The US Federal Reserve raised interest rates by 25 basis points in its July policy meeting, in line with expectations and the European Central Bank is widely expected to deliver another 0.25% hike today, with both central banks pointing to still high inflation and leaving door open for further hikes in September.

The US central bank raised interest rates for the eleventh time in twelve policy meetings during past year, with the latest action on Wednesday, pushing borrowing cost to 5.25%/5.50%, the highest since recession in 2007/2008.

Also, current tightening cycle marked the fastest and the strongest rise in interest rates in over two decades, as Fed was fighting with sharply rising inflation which hit the highest in over 40 years.

Although the US policymakers signaled that tightening cycle is nearing its end, due to significant drop in consumer prices, they remain cautious and will continue to closely watch economic data and base their decisions in the near future on the economic conditions at each central bank’s meeting.

Fed Chair Powell did not significantly change his rhetoric in past few meetings and said that inflation is still well above the target, adding that the economy needs to slow more and labor market to weaken, to push inflation to Fed’s 2% target.

Recent economic data signal that the US economy has so far proved to be resilient to high borrowing cost and the labor market remains tight, which leaves the central bank some space for more hikes.

The Fed needs to balance between requirement to slow the economy more and push inflation to target and threats of too strong slowdown which could push the economy into recession.

Powell pointed to easing of inflation but also to the pace of economic growth which is still above Fed’s estimated trend rate, unemployment at lows and strong job growth, which all need to slow further to prompt the central bank to pause and eventually end hiking cycle.

He added that reaching all these targets will cause some economic losses, inevitable consequences in the process of fully restoring price stability.

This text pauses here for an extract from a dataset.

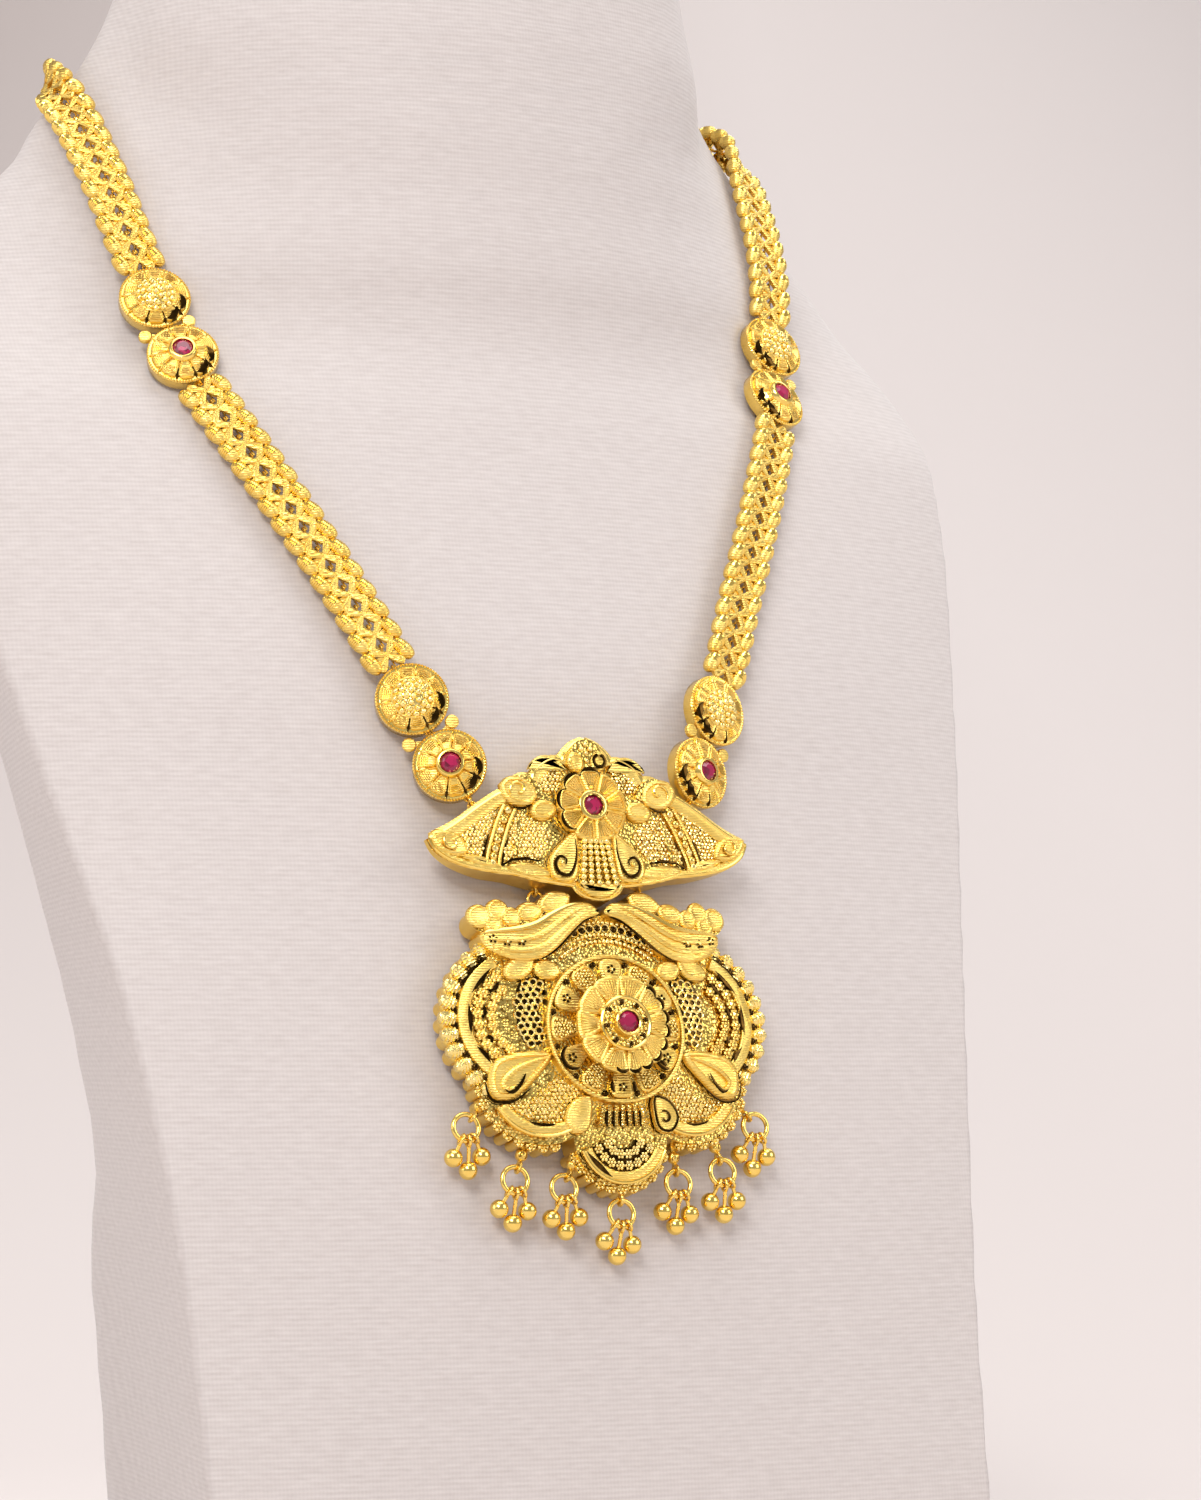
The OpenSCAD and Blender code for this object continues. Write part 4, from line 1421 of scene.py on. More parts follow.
@dataclass
class UpperPlaque:
    """The winged plaque: a flower over two paisleys between granulated wings."""

    plane: LeaningPlane
    middle_h: float = 3.0
    tip_h: float = 1.4
    half_w: float = 32.5
    heart_v: float = 31
    flower: Point = (0, 35.5)
    petals: int = 9
    # Petals whose ends are painted dark as shade, on the top and left.
    dark_petals: tuple[int, ...] = (2, 3, 4, 5)
    lobe: Point = (8.0, 41.3)
    studs: int = 7
    top_runs: tuple[Run, ...] = (
        ((0, 48.9), (2.3, 47.9), (4.2, 46.0), (4.9, 44.6)),
        ((4.9, 44.6), (6.9, 44.9), (9.2, 43.8), (10.8, 42.2), (11.3, 40.9)),
        ((11.3, 40.9), (13.5, 41.2), (15.4, 40.2), (16.5, 38.4)),
        ((16.5, 38.4), (18.5, 37.7), (22.7, 35.1), (26.5, 32.4), (29.5, 30.6), (32.5, 29.2)))
    low_runs: tuple[Run, ...] = (
        ((32.5, 29.2), (31.3, 27.0), (28.8, 25.2), (25.5, 24.0), (21, 23.1), (16.3, 22.5), (12, 21.4),
         (4.8, 20.3)),
        ((4.8, 20.3), (4.0, 19.0), (2.2, 18.0), (0, 17.7)))
    panel: Run = ((8.6, 30.8), (10.0, 27), (12.4, 24.9), (18, 25.0), (23.5, 26.2), (27.0, 28.0), (23.6, 32),
                  (19.5, 35.0), (15.4, 35.2), (11.6, 32.9))
    rib: Run = ((16.0, 35.4), (17.6, 32.4), (19.0, 29.0), (20.0, 26.2), (20.4, 24.2))
    paisley: Run = ((3.6, 30.8), (6.8, 28.6), (9.5, 25.4), (9.3, 22.2), (6.9, 20.9), (4.3, 21.9), (3.6, 25.6))
    hook: Run = ((4.2, 29.4), (4.1, 26.8), (4.7, 24.2), (6.0, 22.3), (7.9, 22.7), (8.5, 24.4), (7.5, 25.8),
                 (6.3, 25.2), (6.5, 24.2))
    leaves: tuple[Leaf, ...] = (
        Leaf((2.3, 44.0), 70, 4.4, 3.4, 0.75, 0.5, 0.6, 2, steps=8),
        Leaf((14.2, 38.2), 18, 7.8, 5.8, 0.7, 0.65, 0.8, hollow=0.25),
        Leaf((9.6, 34.7), -10, 5.6, 4.0, 0.7, 0.65, 0.8, hollow=0.25),
        Leaf((13.2, 23.3), 8, 9.6, 3.0, 0.3, 0.5, 0.6, 2, 0.1, 8, 0.7),
        Leaf((22.4, 25.0), 16, 8.4, 2.0, 0.3, 0.5, 0.6, 2, 0.1, 8, 0.7),
        Leaf((28.4, 28.5), 28, 8.0, 4.6, 0.35, 0.6, 0.8, swell=0.6))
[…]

Markets see ECB’s July rate hike as done deal, which will mark the 9th straight raise in borrowing cost since the central bank entered the phase of fast hiking in order to bring record inflation under control.

Bets for another hike by 25 basis points in September are rising, as inflation in the Euro bloc is still 2.5 times above the target and is coming down too slowly, with expectations that it will not reach 2% target until 2025.

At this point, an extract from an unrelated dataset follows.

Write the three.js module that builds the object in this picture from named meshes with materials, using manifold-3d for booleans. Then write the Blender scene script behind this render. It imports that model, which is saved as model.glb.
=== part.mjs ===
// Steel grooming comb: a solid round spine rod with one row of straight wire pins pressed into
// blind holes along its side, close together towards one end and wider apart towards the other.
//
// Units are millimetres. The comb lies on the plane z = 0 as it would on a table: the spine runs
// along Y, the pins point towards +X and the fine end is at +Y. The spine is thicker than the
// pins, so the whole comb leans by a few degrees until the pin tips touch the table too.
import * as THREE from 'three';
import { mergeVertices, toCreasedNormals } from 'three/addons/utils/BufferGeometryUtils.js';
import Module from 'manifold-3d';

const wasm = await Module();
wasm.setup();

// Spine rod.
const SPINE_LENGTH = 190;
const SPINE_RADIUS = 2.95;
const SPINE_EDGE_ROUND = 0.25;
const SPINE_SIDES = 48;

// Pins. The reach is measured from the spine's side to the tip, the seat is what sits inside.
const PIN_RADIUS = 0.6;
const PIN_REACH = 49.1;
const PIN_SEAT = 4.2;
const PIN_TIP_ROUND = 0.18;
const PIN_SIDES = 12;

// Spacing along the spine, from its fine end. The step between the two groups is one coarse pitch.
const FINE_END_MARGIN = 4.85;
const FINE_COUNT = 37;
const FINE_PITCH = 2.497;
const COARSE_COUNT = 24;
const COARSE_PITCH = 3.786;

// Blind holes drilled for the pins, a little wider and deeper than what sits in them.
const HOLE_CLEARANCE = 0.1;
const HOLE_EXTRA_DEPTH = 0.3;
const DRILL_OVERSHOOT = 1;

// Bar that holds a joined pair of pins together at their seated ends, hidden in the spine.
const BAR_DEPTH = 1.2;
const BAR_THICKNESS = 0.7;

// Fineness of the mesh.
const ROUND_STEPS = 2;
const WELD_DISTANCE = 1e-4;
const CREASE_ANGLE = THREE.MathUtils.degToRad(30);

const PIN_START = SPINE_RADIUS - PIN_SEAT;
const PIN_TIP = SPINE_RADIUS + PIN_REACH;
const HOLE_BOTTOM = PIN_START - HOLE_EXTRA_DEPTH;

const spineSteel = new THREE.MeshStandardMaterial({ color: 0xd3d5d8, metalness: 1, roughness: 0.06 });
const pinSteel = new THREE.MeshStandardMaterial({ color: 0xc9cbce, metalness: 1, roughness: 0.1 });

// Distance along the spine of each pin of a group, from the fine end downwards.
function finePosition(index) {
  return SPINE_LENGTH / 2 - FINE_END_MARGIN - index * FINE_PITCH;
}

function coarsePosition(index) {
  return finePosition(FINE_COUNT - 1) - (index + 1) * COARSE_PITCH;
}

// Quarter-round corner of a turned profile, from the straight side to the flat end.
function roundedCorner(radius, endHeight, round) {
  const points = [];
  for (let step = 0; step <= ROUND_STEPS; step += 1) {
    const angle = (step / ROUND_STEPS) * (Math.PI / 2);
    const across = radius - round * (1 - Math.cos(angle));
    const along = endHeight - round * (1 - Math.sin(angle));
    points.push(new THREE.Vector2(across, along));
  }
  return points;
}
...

The main problem for the ECB is underlying inflation which is holding near historic highs and further acceleration cannot be ruled out, with still tight labor market adding to concerns.

On the other hand, growing evidence of economic downturn, mainly caused by high borrowing cost, as the ECB raised interest rates to 4.00% so far and is about to add 0.25% today, marks strong and opposite force which pressures the ECB.

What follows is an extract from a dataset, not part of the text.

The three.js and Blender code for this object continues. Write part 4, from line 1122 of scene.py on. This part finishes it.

ECB’s policymakers will remain cautious and balance between current requirements and possible consequences, as the central bank adopted rhetoric similar to Fed’s and signal that their future action will be fata-dependent and made on meeting to meeting basis.

However, we are unlikely to hear something new from ECB President Lagarde today, as the policymakers will continue to walk over the thin ice in attempts to eventually bring inflation under control, but to try to avoid pushing the economy into recession again.